Colts owner Jim Irsay facing charges

INDIANAPOLIS -- Indianapolis Colts owner Jim Irsay has been formally charged with two misdemeanors resulting from his March driving arrest.

The Hamilton County prosecutor's office has charged Irsay with one count of operating a vehicle while intoxicated, a C misdemeanor, and one count of operating a vehicle with a schedule I or II controlled substance or its metabolite in the body, also a C misdemeanor. The substances were oxycodone and/or hydrocodone, according to prosecutors.

Each charge carries a maximum sentence of 60 days in jail and a $500 fine. Legal experts tell the Indianapolis Star that jail time is unlikely for a first-time offender such as Irsay.

An initial hearing is scheduled for June 19.

Irsay was arrested March 16 near his home in the Indianapolis suburb of Carmel for allegedly operating a vehicle while intoxicated. He had $29,000 in cash and "numerous" bottles of prescription drugs in his vehicle at the time of his arrest, police said.

Irsay immediately entered a rehabilitation facility after his arrest. His daughter, Carlie Irsay-Gordon, ran the team in his absence.

A statement on behalf of Irsay was issued by his legal team, Voyles, Zahn & Paul.

"We want to thank the Hamilton County Prosecutor's Office for its professionalism in its investigation regarding Mr. Irsay and for devoting the necessary care and attention to determine the facts in this matter did not warrant the filing of felony charges relative to Mr. Irsay's prescription medications," the statement read. "Mr. Irsay will deal with the remaining misdemeanor charges through the judicial process."
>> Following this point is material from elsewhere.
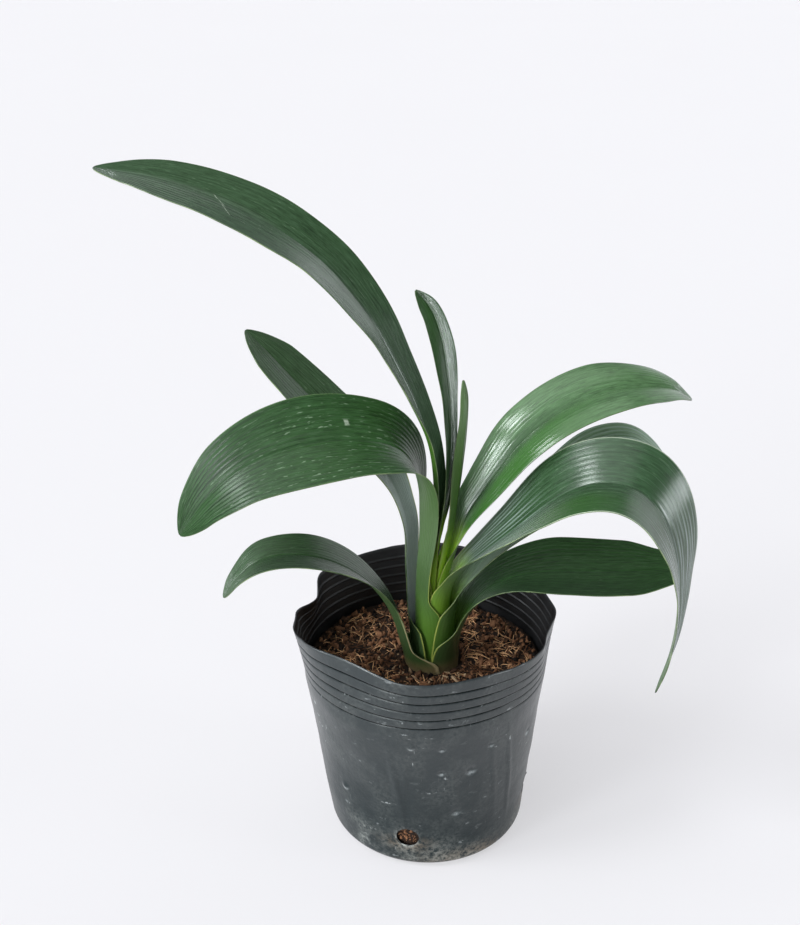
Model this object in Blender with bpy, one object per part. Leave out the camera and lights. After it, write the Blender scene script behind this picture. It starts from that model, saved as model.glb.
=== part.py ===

Irsay is expected to be disciplined by commissioner Roger Goodell at some point. Goodell said earlier this week at the NFL owners meetings in Atlanta that he was waiting until he received "information or more facts" before deciding the measures he would take against Irsay.

The NFL's Personal Conduct Policy says that league representatives are held to a "higher standard" and "it is not enough simply to avoid being found guilty of a crime" in a legal situation to escape discipline.

"The NFL's Personal Conduct Policy applies to all league personnel and holds all of us accountable," Greg Aiello, the NFL's senior vice president of communications, said in an email. "We are reviewing the matter and will take appropriate action in accordance with the policy."

Several players, including Washington Redskins safety Ryan Clark and NFLPA president Eric Winston, have been critical of Goodell's approach in dealing with Irsay's situation. Clark talked about the hypocrisy of the NFL and of Goodell, saying essentially that punishment would have been handed down more quickly for a player in a similar situation.

Irsay was released from rehab and was in the Colts' situation room during the NFL draft. He also attended the owners meetings, where he made a pitch for Indianapolis to host the 2018 Super Bowl. The game was awarded to Minneapolis.